Le choc est peut-être d'autant plus vif que le cinéma des années 1930 et 1940, pour tout dire l'Âge d'or du cinéma hollywoodien, a beau avoir existé longtemps avant ma naissance, ça n'en reste pas moins mon histoire, ma culture, mes références. Passionné par le noir et blanc depuis la fin de l'enfance, je me suis immédiatement reconnu dans les films de cette époque, et bien qu'il fût au contraire coloré, je n'oublierai jamais ce Noël de l'an 2000, quelques jours avant l'entrée dans un nouveau millénaire, alors que je vis Autant en emporte le vent (1939) pour la première fois. Certes, il y avait Vivien Leigh dans le rôle du siècle, mais Olivia de Havilland fut l'un des premiers visages de cinéma que je découvris, de telle sorte qu'elle est restée une référence tout au long de mon apprentissage cinéphile. Le recul et la maturité aidant, je suis même devenu l'un des fervents admirateurs de son interprétation inoubliable de Mélanie, la comédienne ayant le talent de lui donner, en quelques regards, une densité qui n'existait pas sur le papier: loin d'être uniquement sainte, Mélanie devient comme par magie une femme complexe, qui n'est au fond jamais dupe des sentiments de ses proches, mais qui a trop bon cœur, et beaucoup trop de tact, pour le leur faire savoir.

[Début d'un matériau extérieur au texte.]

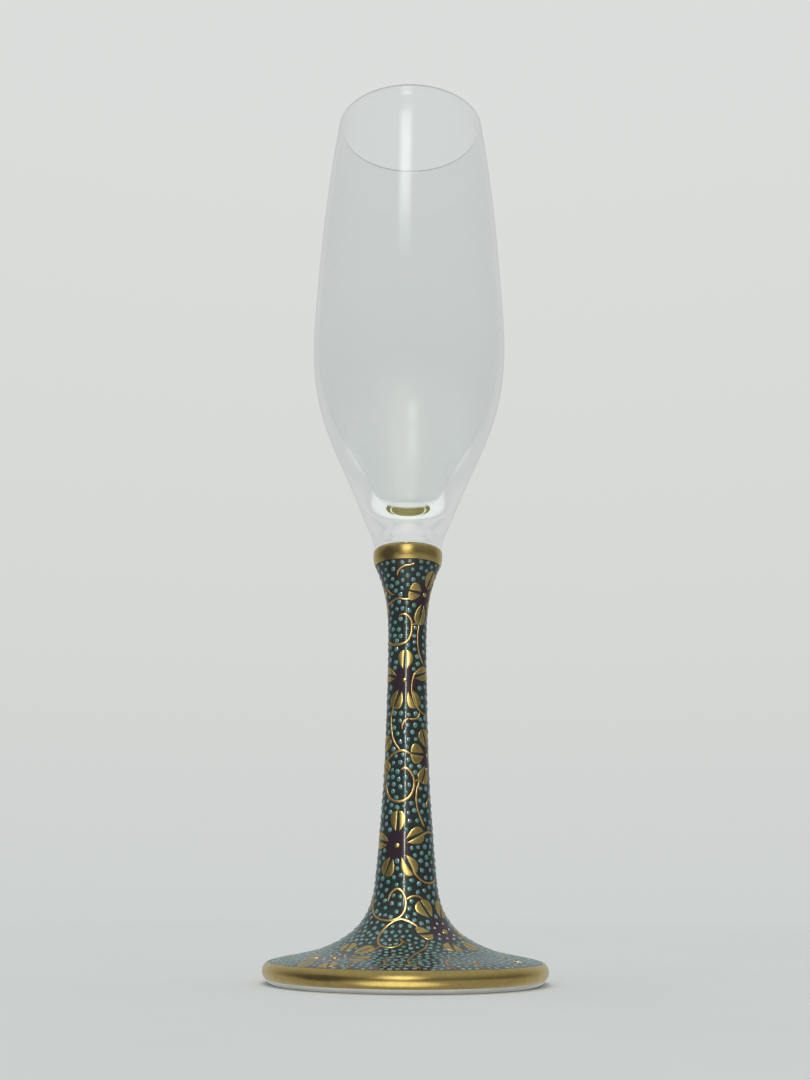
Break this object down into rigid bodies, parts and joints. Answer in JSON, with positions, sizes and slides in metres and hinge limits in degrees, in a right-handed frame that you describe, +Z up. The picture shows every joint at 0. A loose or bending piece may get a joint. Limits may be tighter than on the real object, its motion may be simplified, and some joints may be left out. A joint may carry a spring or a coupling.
{
  "type": "champagne flute",
  "caption": "Slender champagne flute: a clear tapering glass bowl bonded to a flared porcelain stem and foot, with gold bands round the collar and the foot's edge.",
  "frame": {"origin": "centre of the plane that the foot stands on", "axes": "+Z up along the axis of revolution to the mouth; +X and +Y are level, and -Y is the decorated front"},
  "size_m": [0.0624, 0.0624, 0.2175],
  "materials": {
    "glazed_porcelain": "glossy",
    "fired_gold": "satin",
    "raised_enamel": "glossy",
    "clear_adhesive": "glossy",
    "clear_glass": "polished"
  },
  "bodies": {
    "root": {"porcelain_stem": "glazed_porcelain", "gilt_foot_band": "fired_gold", "gilt_collar": "fired_gold", "seat_adhesive": "clear_adhesive", "glass_bowl": "clear_glass"}
  },
  "joints": []
}
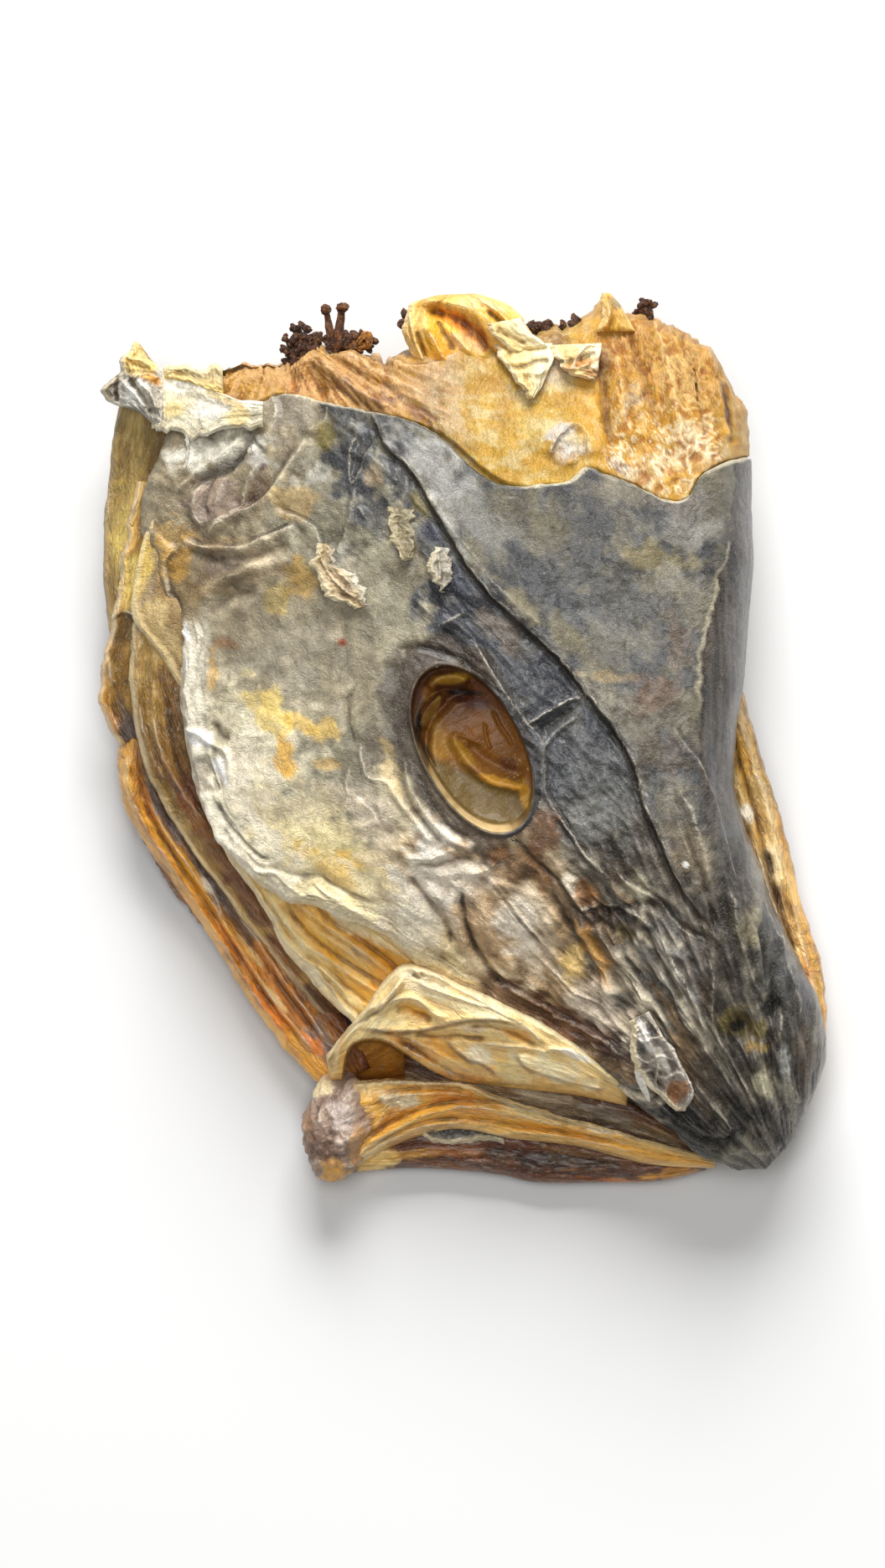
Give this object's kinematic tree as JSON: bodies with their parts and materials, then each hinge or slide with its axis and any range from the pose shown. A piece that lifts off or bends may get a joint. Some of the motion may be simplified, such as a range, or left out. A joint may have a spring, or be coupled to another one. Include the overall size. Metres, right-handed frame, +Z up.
{
  "type": "dried cod head",
  "caption": "Air-dried stockfish head lying on its side, cheek up, with an open eye socket, folded lip, jaws and torn neck edge.",
  "frame": {"origin": "centre of the head's overall box, on the table it lies on", "axes": "+X towards the top of the skull, +Y towards the cut neck, +Z up off the table, through the right cheek"},
  "size_m": [0.173, 0.2109, 0.0623],
  "materials": {
    "dried_skin": "satin"
  },
  "bodies": {
    "root": {"dried_cod_head": "dried_skin"}
  },
  "joints": []
}
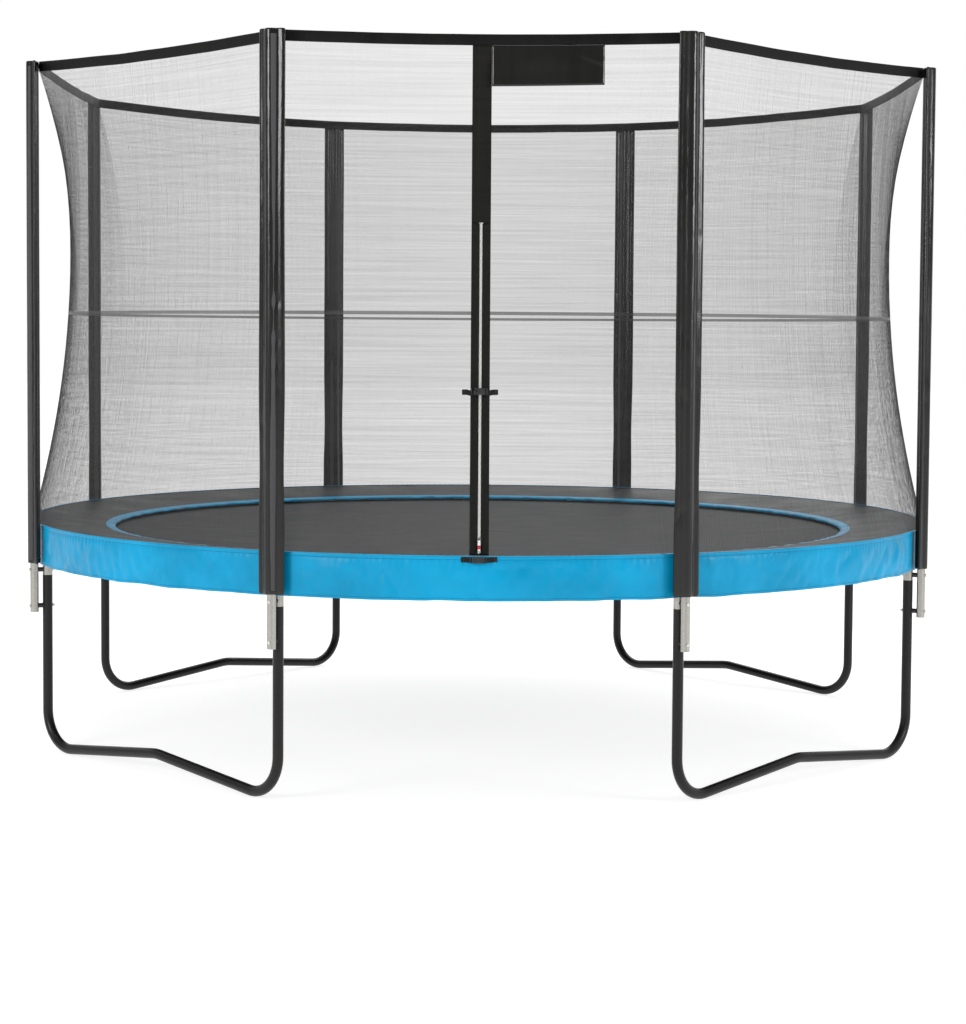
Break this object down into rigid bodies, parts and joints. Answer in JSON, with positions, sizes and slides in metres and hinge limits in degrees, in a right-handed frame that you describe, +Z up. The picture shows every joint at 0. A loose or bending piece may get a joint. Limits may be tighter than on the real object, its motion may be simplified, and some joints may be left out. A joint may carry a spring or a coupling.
{
  "type": "trampoline",
  "caption": "Round garden trampoline on four bent legs, with a sprung mat, a padded blue-skirted rim and a see-through safety net on padded poles with a zipped door.",
  "frame": {"origin": "on the ground under the centre of the mat", "axes": "+Z up; -Y towards the net's zipped door; +X to the right of someone facing the door"},
  "size_m": [3.6688, 3.6879, 2.66],
  "materials": {
    "galvanised_steel": "hot-dip galvanised, satin, faint spangle",
    "black_powder_coat": "satin black powder coat",
    "bright_zinc": "bright zinc plate",
    "spring_steel": "zinc-plated spring wire",
    "black_plastic": "moulded, fine matt texture",
    "foam": "closed-cell foam tube",
    "black_pvc": "glossy coated fabric, creased",
    "pad_pvc": "semi-gloss coated fabric over foam",
    "blue_pvc": "glossy sky-blue coated fabric, gathered",
    "mat_fabric": "woven polypropylene, matt",
    "black_webbing": "ribbed polyester webbing",
    "net_mesh": "fine knitted mesh, see-through",
    "zip_teeth": "moulded light-grey teeth",
    "zip_metal": "nickel-plated casting"
  },
  "bodies": {
    "frame": {"top_rail_1": "galvanised_steel", "leg_extension_1": "black_powder_coat", "pole_sleeve_1": "black_pvc", "top_rail_2": "galvanised_steel", "leg_extension_2": "black_powder_coat", "pole_sleeve_2": "black_pvc", "top_rail_3": "galvanised_steel", "leg_extension_3": "black_powder_coat", "pole_sleeve_3": "black_pvc", "top_rail_4": "galvanised_steel", "leg_extension_4": "black_powder_coat", "pole_sleeve_4": "black_pvc", "top_rail_5": "galvanised_steel", "leg_extension_5": "black_powder_coat", "pole_sleeve_5": "black_pvc", "top_rail_6": "galvanised_steel", "leg_extension_6": "black_powder_coat", "pole_sleeve_6": "black_pvc", "top_rail_7": "galvanised_steel", "leg_extension_7": "black_powder_coat", "pole_sleeve_7": "black_pvc", "top_rail_8": "galvanised_steel", "leg_extension_8": "black_powder_coat", "pole_sleeve_8": "black_pvc", "leg_base_1": "black_powder_coat", "leg_base_2": "black_powder_coat", "leg_base_3": "black_powder_coat", "leg_base_4": "black_powder_coat", "t_joints": "galvanised_steel", "net_poles_lower": "galvanised_steel", "net_poles_upper": "galvanised_steel", "pole_caps": "black_plastic", "pole_foams": "foam", "clamp_spacers": "black_plastic", "clamp_bolts": "bright_zinc", "clamp_nuts": "bright_zinc", "joint_screws": "bright_zinc", "springs": "spring_steel", "spring_pad": "pad_pvc", "pad_border": "blue_pvc", "pad_skirt": "blue_pvc", "safety_net_lower": "net_mesh", "safety_net_upper": "net_mesh", "net_seam": "black_webbing", "net_top_hem": "black_pvc", "door_band": "black_webbing", "zip_chain": "zip_teeth", "upper_buckle_socket": "black_plastic", "lower_buckle_socket": "black_plastic", "socket_straps": "black_webbing", "label_patch": "black_pvc"},
    "mat": {"jump_mat": "mat_fabric", "mat_webbing": "black_webbing", "v_rings": "bright_zinc"},
    "slider": {"zip_slider": "zip_metal"},
    "pull": {"zip_pull": "zip_metal"},
    "upper_tongue": {"upper_buckle_tongue": "black_plastic", "upper_tongue_strap": "black_webbing"},
    "lower_tongue": {"lower_buckle_tongue": "black_plastic", "lower_tongue_strap": "black_webbing"}
  },
  "joints": [
    {"name": "mat_bounce", "type": "slide", "parent": "frame", "child": "mat", "axis": [0, 0, 1], "range_m": [-0.2, 0], "stiffness_N_per_m": 5000, "springref_m": 0.06, "deforming": ["springs"]},
    {"name": "zip_travel", "type": "hinge", "parent": "frame", "child": "slider", "pos_m": [0, -6.47402, 2.10552], "axis": [1, 0, 0], "range_deg": [0, 12.9]},
    {"name": "zip_pull_swing", "type": "hinge", "parent": "slider", "child": "pull", "pos_m": [0, -1.82434, 0.92709], "axis": [-1, 0, 0], "range_deg": [0, 150]},
    {"name": "upper_buckle_release", "type": "slide", "parent": "frame", "child": "upper_tongue", "axis": [1, 0, 0], "range_m": [0, 0.03]},
    {"name": "lower_buckle_release", "type": "slide", "parent": "frame", "child": "lower_tongue", "axis": [1, 0, 0], "range_m": [0, 0.03]}
  ]
}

À vrai dire, cette composition est la pièce maîtresse d'un processus de cinq ans, au long duquel l'actrice, alors cantonnée aux rôles de soutien, a toujours cherché à exprimer des émotions auxquelles les scénaristes n'avaient pas forcément pensé. Dès ses débuts, elle fut l'exquise Hermia du Songe d'une nuit d'été (1935), donnant par-là même une performance remarquable pour ce qui fut quasiment son premier film, sans oublier de pousser le séduisant Errol Flynn dans ses retranchements dans sa première collaboration avec le grand héros du film d'aventures de la Warner, Capitaine Blood (1935). De même, on ne peut manquer de s'extasier sur sa personnalité plus forte, et plus fine, qu'il n'y paraît, dans des rôles subalternes qu'elle sut rendre incroyablement charmants, à l'image de sa princesse médiévale Marianne des Aventures de Robin des bois (1938), le pic absolu de son partenariat avec Errol Flynn. Et même lorsqu'on lui demandait de soutenir d'autres comédiens, Olivia de Havilland n'a jamais fait défaut à son principe phare, celui d'ajouter de nouvelles dimensions à ses personnages. Elle fut ainsi la lumière d'Anthony Adverse (1936), apportant à elle seule la fraîcheur faisant cruellement défaut à cette adaptation empesée, et réussit à voler la vedette à rien moins que Bette Davis dans deux registres très différents: le drame avec L'Amour n'est pas en jeu (1942), et la comédie avec L'Aventure de minuit (1937), où elle compose une héritière amoureuse d'une naïveté à hurler de rire!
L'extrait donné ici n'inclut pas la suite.